Deterministic Subduction Earthquake Ground Motions. Great earthquakes happen on the
Cascadia subduction zone on the average about every 500-600 years, so the median values
from our deterministic scenario have an annual probability about the same as for the 10%/50
year probabilistic values. However, those median values are not appropriate for the 2%/50
year hazard, since in circa 2500 years (i.e., approx 0.0004 p.a. or 2%/50 years) we can expect
to have 4-5 Cascadia subduction earthquakes with a suite of shaking levels. Hence, there is
an even chance one of the five will exceed the 75-80th percentile ground motions of the suite.
This percentile is very close to the 84th, so we have used the median plus one sigma ground
motions from our 10%/50 year calculations for the 2%/50 year deterministic hazard.
Strong Ground Motion Relations
For eastern Canada we continue to use the Atkinson and Boore (1995) relations, with the
same adjustment to take them from "hard rock" to "firm ground". While these relations are
fairly consistent with the majority consensus in the field, the excellent Saguenay data and
contrary opinions (e.g., Haddon, 1997) give us strong reservations about the shaking predicted
for the larger (magnitude about 6) earthquakes critical for hazard estimation.

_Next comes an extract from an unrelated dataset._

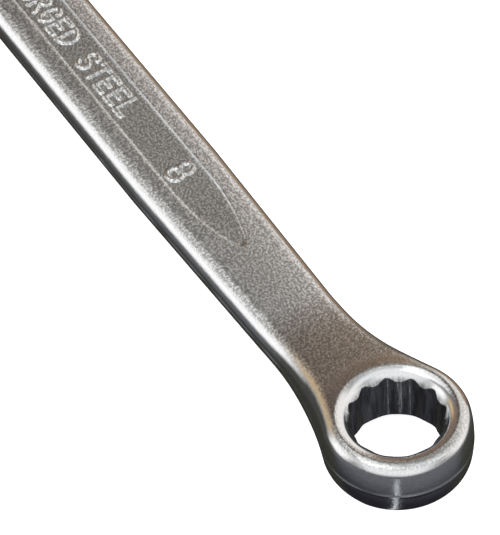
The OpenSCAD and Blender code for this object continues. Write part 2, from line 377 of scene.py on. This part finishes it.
def edge_quads(inside, index, axis):
    """One quad round each grid edge along the axis that the surface crosses, turned to face outwards."""
    u, v = (d for d in range(3) if d != axis)
    inner = [slice(1, -1)] * 3
    low, high = list(inner), list(inner)
    low[axis], high[axis] = slice(0, -1), slice(1, None)
    crossed = inside[tuple(low)] != inside[tuple(high)]
    edges = np.argwhere(crossed)
    leaving = inside[tuple(low)][tuple(edges.T)]
    edges[:, u] += 1
    edges[:, v] += 1
    around = []
    for du, dv in ((0, 0), (1, 0), (1, 1), (0, 1)):
        cell = edges.copy()
        cell[:, u] -= du
        cell[:, v] -= dv
        around.append(index[tuple(cell.T)])
    quad = np.stack(around, 1)
    if axis == 1:
        leaving = ~leaving
    return np.where(leaving[:, None], quad, quad[:, ::-1])


def gradient(field, points, reach=0.01):
    """The field's slope at each point, by central differences."""
    slopes = []
    for axis in range(3):
        step = np.zeros(3)
        step[axis] = reach
        slopes.append((field(*(points + step).T) - field(*(points - step).T)) / (2 * reach))
    return np.stack(slopes, 1)


def settle(field, points, rounds=4, limit=0.08):
    """Moves points along the slope until they lie on the surface."""
    for _ in range(rounds):
        slope = gradient(field, points)
        steep = np.maximum((slope ** 2).sum(1), 0.2)
        move = np.clip(field(*points.T) / steep, -limit, limit)
        points = points - move[:, None] * slope
    return points


# ---------------------------------------------------------------- pieces cut from the skin


def mesh_object(name, vertices, faces):
    """A mesh object from points in millimetres."""
    mesh = bpy.data.meshes.new(name)
    mesh.vertices.add(len(vertices))
    mesh.vertices.foreach_set("co", (vertices * MM).astype(np.float32).ravel())
    size = faces.shape[1]
    mesh.loops.add(faces.size)
    mesh.loops.foreach_set("vertex_index", faces.astype(np.int32).ravel())
    mesh.polygons.add(len(faces))
    mesh.polygons.foreach_set("loop_start", np.arange(0, faces.size, size, dtype=np.int32))
    mesh.update(calc_edges=True)
    mesh.validate()
    piece = bpy.data.objects.new(name, mesh)
    bpy.context.scene.collection.objects.link(piece)
    return piece


def points_of(mesh):
    """A mesh's vertices in millimetres."""
    flat = np.empty(len(mesh.vertices) * 3, np.float32)
    mesh.vertices.foreach_get("co", flat)
    return flat.reshape(-1, 3).astype(float) / MM


def shade(mesh, field):
    """Smooth shading with the field's own slope, which it returns, as the normal; flat caps stay flat."""
    mesh.polygons.foreach_set("use_smooth", np.ones(len(mesh.polygons), bool))
    slope = gradient(field, points_of(mesh))
    slope /= np.linalg.norm(slope, axis=1)[:, None]
    corner = np.empty(len(mesh.loops), np.int32)
    mesh.loops.foreach_get("vertex_index", corner)
    normals = slope[corner]
    for face in mesh.polygons:
        if face.loop_total > 4:
            normals[face.loop_start:face.loop_start + face.loop_total] = face.normal
    mesh.normals_split_custom_set(normals.tolist())
    return slope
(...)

We hope that
this contentious issue will be resolved before the preparation of final maps for the National
Building Code. We would emphasize that no matter how good our source models, the
reliability of the final hazard values is highly dependent on the reliability of the extrapolations
within the attenuation relations used, as observational data from large eastern earthquakes is
sparse. For the western Canadian shallow source zones, including the subcrustal transition
zones west of Vancouver Island as well as the Queen Charlotte Fault, we continue to use our
adaptation of the ground motion relations of Boore et al. (e.g., 1997). For subcrustal source
zones deeper under Puget Sound and for the Cascadia subduction zone we have chosen to use
the Youngs et al. (1997) relations, adjusted to "firm soil", as we judge they are based on a
larger and better-selected data set than the Crouse relationship we previously used.

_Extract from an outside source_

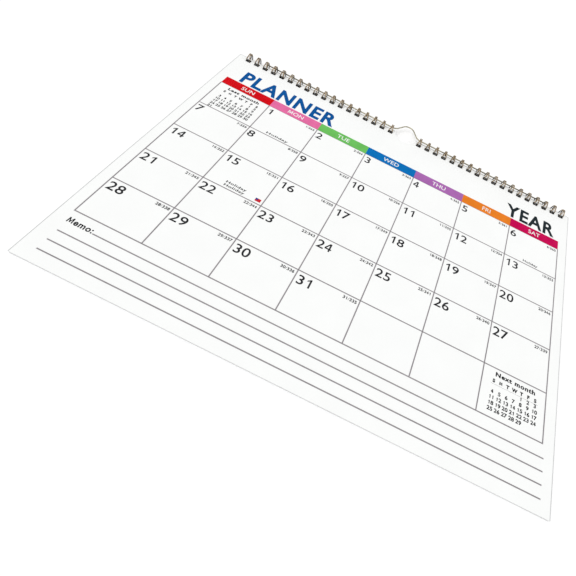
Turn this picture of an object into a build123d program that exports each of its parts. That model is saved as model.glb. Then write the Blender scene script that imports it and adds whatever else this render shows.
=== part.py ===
from build123d import *
import os
from math import asin, cos, degrees, radians, sin, sqrt

# Wall calendar: month sheets on a back card, bound along the top edge by two combs of twin wire
# loops, with a wire hanger that runs inside the loops and rises to a hump over a thumb notch.
# It lies on its back: X runs along the binding, Y towards it, Z up out of the printed face.

# Sheets and back card
page_width = 335.0
page_height = 257.0
sheet_count = 12
sheet_thickness = 0.1
card_thickness = 0.4
sheets_looseness = 0.3

# Punched holes and the thumb notch in the top edge; the whole binding sits a little to the right
binding_shift = 1.1
hole_width = 4.7
hole_height = 4.0
hole_pitch = 25.4 / 3
hole_margin = 2.2
notch_radius = 9.5

# Twin wire loops
comb_gap = 28.6
comb_end_margin = 9.0
ring_diameter = 7.9
loop_wire = 0.9
loop_spread = 2.2
strip_clearance = 0.15
spine_angle = -60.0
end_bar_angle = 13.0
ring_facets = 13

# Hanger
hanger_wire = 1.0
hanger_play = 0.05
hanger_end_loop = 3
hanger_overhang = 1.6
turning_gap = 0.3
hump_height = 11.3
hump_foot = 22.0
hump_top = 6.6
hump_bend = 6.0

# Turning of the sheets: how far their axis lies from the middle of the rings
turning_shift = 0.3
turning_lift = 0.15

# Print on the front sheet, placed from the sheet's edges
print_thickness = 0.06
columns = 7
rows = 5
side_margin = 8.25
head_margin = 37.5
foot_margin = 40.5
band_height = 9.7
rule_width = 0.5
note_rule_count = 4
note_rule_foot = 8.7
note_rule_pitch = 7.67
note_rule_start = 10.4
note_rule_end = 7.0
note_label_width = 16.9

# Rings: the wire's outer and inner circles, seen along the binding
ring_radius = ring_diameter / 2
ring_inner_radius = ring_radius - loop_wire
ring_z = ring_radius

# Stack: its strip between the holes and the top edge sits as low in the rings as the wire lets it
sheets_thickness = sheet_count * sheet_thickness
strip_drop = sqrt((ring_inner_radius - strip_clearance) ** 2 - (hole_margin / 2) ** 2)
card_z = ring_z - strip_drop
sheets_z = card_z + card_thickness + sheets_looseness
face_z = sheets_z + sheets_thickness

# Hanger: it touches the inside of the rings, as high as the sheets leave room for once turned over
hanger_orbit = ring_inner_radius - hanger_wire / 2 - hanger_play
turned_face_rise = (ring_z - face_z) + 2 * turning_lift
hanger_rise = turned_face_rise - turning_gap - hanger_wire / 2
hanger_angle = degrees(asin(hanger_rise / hanger_orbit))
hanger_reach = hanger_orbit * cos(radians(hanger_angle))

# Places along Y, with the whole calendar centred on the origin
reach_past_edge = hanger_reach - hole_margin / 2 + hump_height + hanger_wire / 2
page_y = -reach_past_edge / 2
top_edge = page_y + page_height / 2
left_edge = -page_width / 2
ring_y = top_edge - hole_margin / 2
hole_y = top_edge - hole_margin - hole_height / 2
hanger_y = ring_y + hanger_reach
hanger_z = ring_z + hanger_rise
comb_room = page_width / 2 - comb_gap / 2 - comb_end_margin
loops_per_comb = int(comb_room / hole_pitch) + 1
comb_length = (loops_per_comb - 1) * hole_pitch
comb_centre = comb_gap / 2 + comb_length / 2
hanger_half_length = comb_gap / 2 + (loops_per_comb - hanger_end_loop) * hole_pitch + hanger_overhang

# Places of the print
bottom_edge = top_edge - page_height
grid_width = page_width - 2 * side_margin
grid_height = page_height - head_margin - band_height - foot_margin
column_pitch = grid_width / columns
row_pitch = grid_height / rows
grid_left = left_edge + side_margin
grid_top = top_edge - head_margin - band_height


def punched_leaf(base_z, thickness):
    """A leaf the size of the page, with the row of holes for each comb and the thumb notch."""
    with BuildPart() as leaf:
        with BuildSketch(Plane.XY.offset(base_z)):
            with Locations((0, page_y)):
                Rectangle(page_width, page_height)
            with Locations((binding_shift - comb_centre, hole_y), (binding_shift + comb_centre, hole_y)):
                with GridLocations(hole_pitch, 0, loops_per_comb, 1):
                    Rectangle(hole_width, hole_height, mode=Mode.SUBTRACT)
            with Locations((binding_shift, top_edge)):
                Circle(notch_radius, mode=Mode.SUBTRACT)
        extrude(amount=thickness)
    return leaf.part


# The wire leaves the spine at its end bar, passes over the top and through the hole to the ring's
# lowest point, and turns back in a closed tip just short of the spine.
lowest_angle = 270.0
spine_end_angle = spine_angle + end_bar_angle
facet_angle = (lowest_angle - spine_end_angle) / ring_facets
arc_angles = [spine_end_angle + facet_angle * i for i in range(ring_facets + 1)]
spine_angles = [spine_angle, spine_end_angle]
tip_angles = [lowest_angle, lowest_angle + end_bar_angle]
hairpin_angles = [spine_angle] + arc_angles + [lowest_angle + end_bar_angle]

# The inner facets touch the true inner circle, so what the ring holds keeps its clearance
inner_corner = ring_inner_radius / cos(radians(facet_angle / 2))


def ring_sector(angles):
    """Outline of a piece of the ring's wire between the first and the last of the angles."""
    outer = [(ring_y + ring_radius * cos(radians(a)), ring_z + ring_radius * sin(radians(a))) for a in angles]
    inner = [(ring_y + inner_corner * cos(radians(a)), ring_z + inner_corner * sin(radians(a)))
             for a in reversed(angles)]
    return outer + inner


# One hairpin loop bent into a ring, its two wires joined by the closed tip
with BuildPart() as hairpin:
    for side in (-1, 1):
        with BuildSketch(Plane.YZ.offset(side * loop_spread / 2 - loop_wire / 2)):
            Polygon(*ring_sector(hairpin_angles), align=None)
    extrude(amount=loop_wire)
    with BuildSketch(Plane.YZ.offset(-loop_spread / 2)):
        Polygon(*ring_sector(tip_angles), align=None)
    extrude(amount=loop_spread)

# Spine bar that joins a loop's foot to the next loop's
with BuildPart() as spine_bar:
    with BuildSketch(Plane.YZ.offset(loop_spread / 2)):
        Polygon(*ring_sector(spine_angles), align=None)
    extrude(amount=hole_pitch - loop_spread)

# Back card and month sheets
back_card = punched_leaf(card_z, card_thickness)
back_card.label = "back_card"

month_sheets = punched_leaf(sheets_z, sheets_thickness)
month_sheets.label = "month_sheets"

# Binding combs, left and right of the notch
nearest_loop = binding_shift - comb_gap / 2
loop_places = [(nearest_loop - hole_pitch * i, 0, 0) for i in reversed(range(loops_per_comb))]
with BuildPart() as left_wire_comb:
    with Locations(*loop_places):
        add(hairpin.part)
    with Locations(*loop_places[:-1]):
        add(spine_bar.part)
left_wire_comb.part.label = "left_wire_comb"

with BuildPart() as right_wire_comb:
    mirror(left_wire_comb.part, about=Plane.YZ.offset(binding_shift))
right_wire_comb.part.label = "right_wire_comb"

# Hanger: straight wire inside the loops, with a bell-shaped hump over the notch
with BuildPart() as hanger:
    with BuildLine(Plane(origin=(binding_shift, 0, hanger_z))) as hanger_path:
        FilletPolyline(
            (-hanger_half_length, hanger_y),
            (-hump_foot / 2, hanger_y),
            (-hump_top / 2, hanger_y + hump_height),
            (hump_top / 2, hanger_y + hump_height),
            (hump_foot / 2, hanger_y),
            (hanger_half_length, hanger_y),
            radius=hump_bend,
        )
    hanger_end = (binding_shift - hanger_half_length, hanger_y, hanger_z)
    with BuildSketch(Plane(origin=hanger_end, x_dir=(0, 1, 0), z_dir=(1, 0, 0))):
        RegularPolygon(hanger_wire / 2, 8)
    sweep()
hanger.part.label = "hanger"

# Coloured band over each weekday's column
weekday_bands = []
for column in range(columns):
    with BuildPart() as band:
        with BuildSketch(Plane.XY.offset(face_z)):
            with Locations((grid_left + column_pitch * (column + 0.5), grid_top + band_height / 2)):
                Rectangle(column_pitch, band_height)
        extrude(amount=print_thickness)
    band.part.label = f"weekday_band_{column + 1}"
    weekday_bands.append(band.part)

# Ruled grid of the days
with BuildPart() as day_grid:
    with BuildSketch(Plane.XY.offset(face_z)):
        with Locations((0, grid_top - grid_height / 2 - rule_width / 4)):
            Rectangle(grid_width + rule_width, grid_height + rule_width / 2)
        with Locations((0, grid_top - grid_height / 2)):
            with GridLocations(column_pitch, row_pitch, columns, rows):
                Rectangle(column_pitch - rule_width, row_pitch - rule_width, mode=Mode.SUBTRACT)
    extrude(amount=print_thickness)
day_grid.part.label = "day_grid"

# Rules to write notes on, the first one shorter to leave room for its label
note_rules = []
for line in range(note_rule_count):
    start_x = left_edge + note_rule_start + (note_label_width if line == 0 else 0)
    end_x = -left_edge - note_rule_end
    rule_y = bottom_edge + note_rule_foot + note_rule_pitch * (note_rule_count - 1 - line)
    with BuildPart() as note_rule:
        with BuildSketch(Plane.XY.offset(face_z)):
            with Locations(((start_x + end_x) / 2, rule_y)):
                Rectangle(end_x - start_x, rule_width)
        extrude(amount=print_thickness)
    note_rule.part.label = f"note_rule_{line + 1}"
    note_rules.append(note_rule.part)

os.makedirs("parts", exist_ok=True)
wires = [left_wire_comb.part, right_wire_comb.part, hanger.part]
for piece in [back_card, month_sheets, *wires, day_grid.part, *weekday_bands, *note_rules]:
    export_step(piece, f"parts/{piece.label}.step")

print("face height", round(face_z, 3), "card height", round(card_z, 3))
print("ring axis y", round(ring_y, 4), "z", round(ring_z, 4))
print("turning axis y", round(ring_y + turning_shift, 4), "z", round(ring_z + turning_lift, 4))
print("hanger axis y", round(hanger_y, 4), "z", round(hanger_z, 4), "angle", round(hanger_angle, 2))
print("top edge y", round(top_edge, 4), "page centre y", round(page_y, 4))
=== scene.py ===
import random
from math import atan, cos, degrees, pi, radians, sin

import bmesh
import bpy
from mathutils import Matrix, Vector


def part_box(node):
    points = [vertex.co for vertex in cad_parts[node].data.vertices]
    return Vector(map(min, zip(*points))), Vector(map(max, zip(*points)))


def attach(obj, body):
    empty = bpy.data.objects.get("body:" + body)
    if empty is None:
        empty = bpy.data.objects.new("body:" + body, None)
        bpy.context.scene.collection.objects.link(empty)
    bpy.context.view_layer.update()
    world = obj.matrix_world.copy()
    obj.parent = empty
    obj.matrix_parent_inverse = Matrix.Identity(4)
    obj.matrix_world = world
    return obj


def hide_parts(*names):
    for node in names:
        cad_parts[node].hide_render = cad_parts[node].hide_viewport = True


# Looks of the wall calendar: single sheets with punched holes, round wire, and the print of the
# front sheet. Everything is in metres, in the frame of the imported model.
MM = 0.001

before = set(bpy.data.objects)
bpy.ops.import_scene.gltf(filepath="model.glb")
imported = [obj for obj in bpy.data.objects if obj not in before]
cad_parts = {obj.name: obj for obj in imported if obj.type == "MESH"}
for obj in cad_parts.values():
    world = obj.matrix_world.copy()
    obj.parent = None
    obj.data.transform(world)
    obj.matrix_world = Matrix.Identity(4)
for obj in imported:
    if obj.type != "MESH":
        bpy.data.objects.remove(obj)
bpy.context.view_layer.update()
dice = random.Random(7)

# Places read from the frame
sheets_low, sheets_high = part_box("month_sheets")
card_low, card_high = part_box("back_card")
left_comb_low, left_comb_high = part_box("left_wire_comb")
right_comb_low, right_comb_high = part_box("right_wire_comb")
hanger_low, hanger_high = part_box("hanger")
grid_low, grid_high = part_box("day_grid")
first_band_low, first_band_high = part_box("weekday_band_1")
first_note_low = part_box("note_rule_1")[0]

page_left = sheets_low.x
page_top = sheets_high.y
face_z = sheets_high.z

# Wire loops, punched holes and hanger, at the sizes of the frame
loop_wire = 0.9 * MM
loop_spread = 2.2 * MM
hole_pitch = 25.4 / 3 * MM
hole_width = 4.7 * MM
hole_height = 4.0 * MM
hole_margin = 2.2 * MM
hole_corner = 0.5 * MM
notch_radius = 9.5 * MM
hump_foot = 22.0 * MM
hump_top = 6.6 * MM
hump_bend = 6.0 * MM
hanger_wire = hanger_high.z - hanger_low.z
comb_gap = right_comb_low.x - left_comb_high.x + loop_spread + loop_wire
binding_middle = (right_comb_low.x + left_comb_high.x) / 2
loops_per_comb = round((right_comb_high.x - right_comb_low.x - loop_spread - loop_wire) / hole_pitch) + 1
ring_radius = (left_comb_high.z - left_comb_low.z) / 2
ring_y = page_top - hole_margin / 2
ring_z = left_comb_low.z + ring_radius
wire_orbit = ring_radius - loop_wire / 2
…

Ground Motion Parameters and Choice of Confidence Level
While the 1985 maps gave PGV and PGA values, we present spectral acceleration values for
0.1, 0.15, 0.2, 0.3, 0.4, 0.5, 1.0, and 2.0 second periods (denoted PSA0.1 etc) for both east
and west (note epistemic uncertainty is not available for PSA2 in the east). We also give
PGA values for both east and west, but PGV values for just the east (a PGV ground motion
relation is not available for the west). We provide values for two confidence levels, the 50th
percentile and the 84th percentile; the former is the median, and the latter includes a measure
of epistemic uncertainty arising from the incorporation of uncertainty in the model. Either
might be used for engineering design. The median is often chosen because it is a robust
parameter and can be expected to remain stable as the range of scientific opinion changes,
while the 84th percentile must be expected to fluctuate in future (hopefully decreasing over
the long term) as improved knowledge about epistemic uncertainty is incorporated into the
analysis.
Combining Hazard Estimates Using the "Robust" Approach
We combine the complete probabilistic hazard calculation from each of the two models,
together with the probabilistic "floor" level for the "stable" part of Canada and the
deterministic Cascadia model, in the fashion we term "robust" (Adams et al., 1995, 1999), i.e.
by choosing the highest value of the four sources for each grid point. The chief advantage of
the "robust" approach is that it preserves protection in areas of high seismicity but also
provides increased protection in low seismicity areas that are geologically likely to have
future large earthquakes.
RESULTS
Table 1 gives the 2% in 50 year probabilistic hazard values for selected Canadian cities,
itemizing separately the values for the two source zone models and their 50th and 84th
percentiles, together with the appropriate Cascadia values. Space precludes the presentation
of individual uniform hazard spectra, but these are given in Adams et al. (1999). The
"floor" hazard for the "stable" part of Canada, for firm-ground at the 2% in 50 year
probability level, is: PSA0.1=16%g; PSA0.2 =16%g; PSA0.3=12%g; PSA0.4=9.2%g;
PSA0.5=7.5%g; PSA1.0=2.9%g; PSA2%=1.0%g; PGA=11%g; PGV=0.045 m/s.